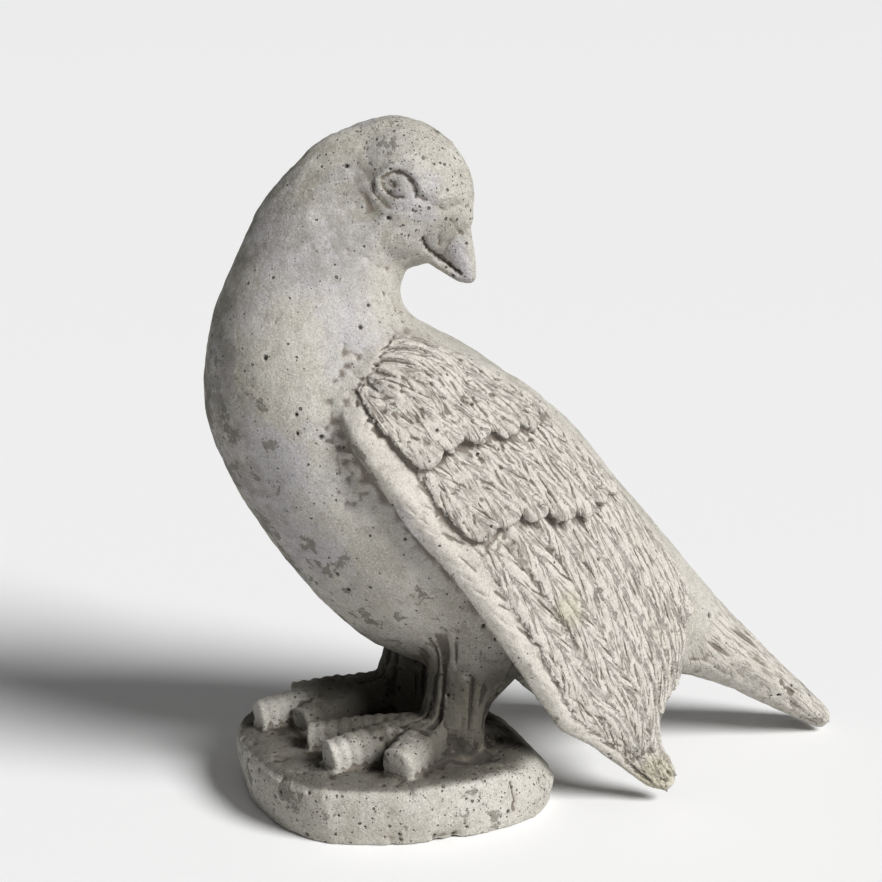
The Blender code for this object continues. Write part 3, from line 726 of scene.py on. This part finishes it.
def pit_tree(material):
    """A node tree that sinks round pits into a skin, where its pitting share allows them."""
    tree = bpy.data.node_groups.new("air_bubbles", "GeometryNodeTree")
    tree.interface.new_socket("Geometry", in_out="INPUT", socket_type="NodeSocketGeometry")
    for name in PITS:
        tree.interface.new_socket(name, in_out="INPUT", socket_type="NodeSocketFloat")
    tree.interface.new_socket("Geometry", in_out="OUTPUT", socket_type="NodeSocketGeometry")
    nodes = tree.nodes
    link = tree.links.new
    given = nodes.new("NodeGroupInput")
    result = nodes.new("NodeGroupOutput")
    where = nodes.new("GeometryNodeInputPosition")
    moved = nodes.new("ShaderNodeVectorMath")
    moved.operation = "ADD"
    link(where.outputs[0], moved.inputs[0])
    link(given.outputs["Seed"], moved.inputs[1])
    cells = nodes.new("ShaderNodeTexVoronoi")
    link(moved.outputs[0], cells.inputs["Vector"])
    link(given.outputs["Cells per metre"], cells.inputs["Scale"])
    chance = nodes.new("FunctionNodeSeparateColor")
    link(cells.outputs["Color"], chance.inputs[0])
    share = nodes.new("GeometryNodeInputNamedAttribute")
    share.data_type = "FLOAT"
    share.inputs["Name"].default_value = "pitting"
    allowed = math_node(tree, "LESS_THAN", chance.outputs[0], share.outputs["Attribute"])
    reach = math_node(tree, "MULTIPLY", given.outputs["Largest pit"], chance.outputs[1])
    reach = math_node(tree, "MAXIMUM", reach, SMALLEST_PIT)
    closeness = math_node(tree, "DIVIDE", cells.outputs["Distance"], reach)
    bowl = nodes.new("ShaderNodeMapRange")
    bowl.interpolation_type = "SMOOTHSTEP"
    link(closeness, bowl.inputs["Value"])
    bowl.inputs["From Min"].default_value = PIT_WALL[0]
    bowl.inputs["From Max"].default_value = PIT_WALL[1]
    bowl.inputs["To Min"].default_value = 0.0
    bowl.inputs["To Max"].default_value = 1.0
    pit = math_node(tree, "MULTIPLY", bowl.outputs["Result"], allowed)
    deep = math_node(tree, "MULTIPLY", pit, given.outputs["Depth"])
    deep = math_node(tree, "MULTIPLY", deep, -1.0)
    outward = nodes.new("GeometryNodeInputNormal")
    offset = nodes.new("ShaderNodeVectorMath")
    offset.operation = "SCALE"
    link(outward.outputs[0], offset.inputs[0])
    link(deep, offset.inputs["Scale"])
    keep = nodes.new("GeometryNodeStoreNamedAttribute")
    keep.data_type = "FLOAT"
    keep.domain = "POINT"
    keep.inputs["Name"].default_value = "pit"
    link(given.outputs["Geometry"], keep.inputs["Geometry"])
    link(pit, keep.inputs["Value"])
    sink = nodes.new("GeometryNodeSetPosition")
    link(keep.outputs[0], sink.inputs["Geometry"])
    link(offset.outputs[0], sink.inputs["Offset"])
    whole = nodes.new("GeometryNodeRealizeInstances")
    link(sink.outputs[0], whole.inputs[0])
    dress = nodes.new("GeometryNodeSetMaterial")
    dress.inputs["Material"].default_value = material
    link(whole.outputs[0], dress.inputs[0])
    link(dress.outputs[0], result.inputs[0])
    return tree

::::

Exactly reproduce the material above.

:: SOLUTION FOR THIS TASK ::
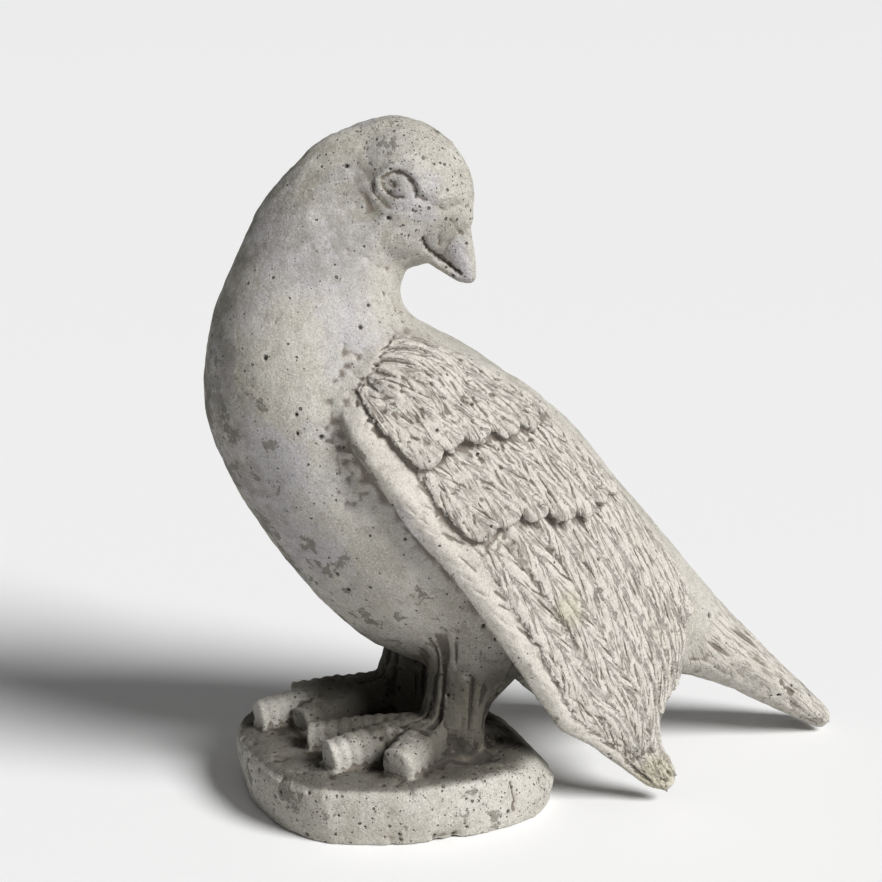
The Blender code for this object continues. Write part 3, from line 726 of scene.py on. This part finishes it.
def pit_tree(material):
    """A node tree that sinks round pits into a skin, where its pitting share allows them."""
    tree = bpy.data.node_groups.new("air_bubbles", "GeometryNodeTree")
    tree.interface.new_socket("Geometry", in_out="INPUT", socket_type="NodeSocketGeometry")
    for name in PITS:
        tree.interface.new_socket(name, in_out="INPUT", socket_type="NodeSocketFloat")
    tree.interface.new_socket("Geometry", in_out="OUTPUT", socket_type="NodeSocketGeometry")
    nodes = tree.nodes
    link = tree.links.new
    given = nodes.new("NodeGroupInput")
    result = nodes.new("NodeGroupOutput")
    where = nodes.new("GeometryNodeInputPosition")
    moved = nodes.new("ShaderNodeVectorMath")
    moved.operation = "ADD"
    link(where.outputs[0], moved.inputs[0])
    link(given.outputs["Seed"], moved.inputs[1])
    cells = nodes.new("ShaderNodeTexVoronoi")
    link(moved.outputs[0], cells.inputs["Vector"])
    link(given.outputs["Cells per metre"], cells.inputs["Scale"])
    chance = nodes.new("FunctionNodeSeparateColor")
    link(cells.outputs["Color"], chance.inputs[0])
    share = nodes.new("GeometryNodeInputNamedAttribute")
    share.data_type = "FLOAT"
    share.inputs["Name"].default_value = "pitting"
    allowed = math_node(tree, "LESS_THAN", chance.outputs[0], share.outputs["Attribute"])
    reach = math_node(tree, "MULTIPLY", given.outputs["Largest pit"], chance.outputs[1])
    reach = math_node(tree, "MAXIMUM", reach, SMALLEST_PIT)
    closeness = math_node(tree, "DIVIDE", cells.outputs["Distance"], reach)
    bowl = nodes.new("ShaderNodeMapRange")
    bowl.interpolation_type = "SMOOTHSTEP"
    link(closeness, bowl.inputs["Value"])
    bowl.inputs["From Min"].default_value = PIT_WALL[0]
    bowl.inputs["From Max"].default_value = PIT_WALL[1]
    bowl.inputs["To Min"].default_value = 0.0
    bowl.inputs["To Max"].default_value = 1.0
    pit = math_node(tree, "MULTIPLY", bowl.outputs["Result"], allowed)
    deep = math_node(tree, "MULTIPLY", pit, given.outputs["Depth"])
    deep = math_node(tree, "MULTIPLY", deep, -1.0)
    outward = nodes.new("GeometryNodeInputNormal")
    offset = nodes.new("ShaderNodeVectorMath")
    offset.operation = "SCALE"
    link(outward.outputs[0], offset.inputs[0])
    link(deep, offset.inputs["Scale"])
    keep = nodes.new("GeometryNodeStoreNamedAttribute")
    keep.data_type = "FLOAT"
    keep.domain = "POINT"
    keep.inputs["Name"].default_value = "pit"
    link(given.outputs["Geometry"], keep.inputs["Geometry"])
    link(pit, keep.inputs["Value"])
    sink = nodes.new("GeometryNodeSetPosition")
    link(keep.outputs[0], sink.inputs["Geometry"])
    link(offset.outputs[0], sink.inputs["Offset"])
    whole = nodes.new("GeometryNodeRealizeInstances")
    link(sink.outputs[0], whole.inputs[0])
    dress = nodes.new("GeometryNodeSetMaterial")
    dress.inputs["Material"].default_value = material
    link(whole.outputs[0], dress.inputs[0])
    link(dress.outputs[0], result.inputs[0])
    return tree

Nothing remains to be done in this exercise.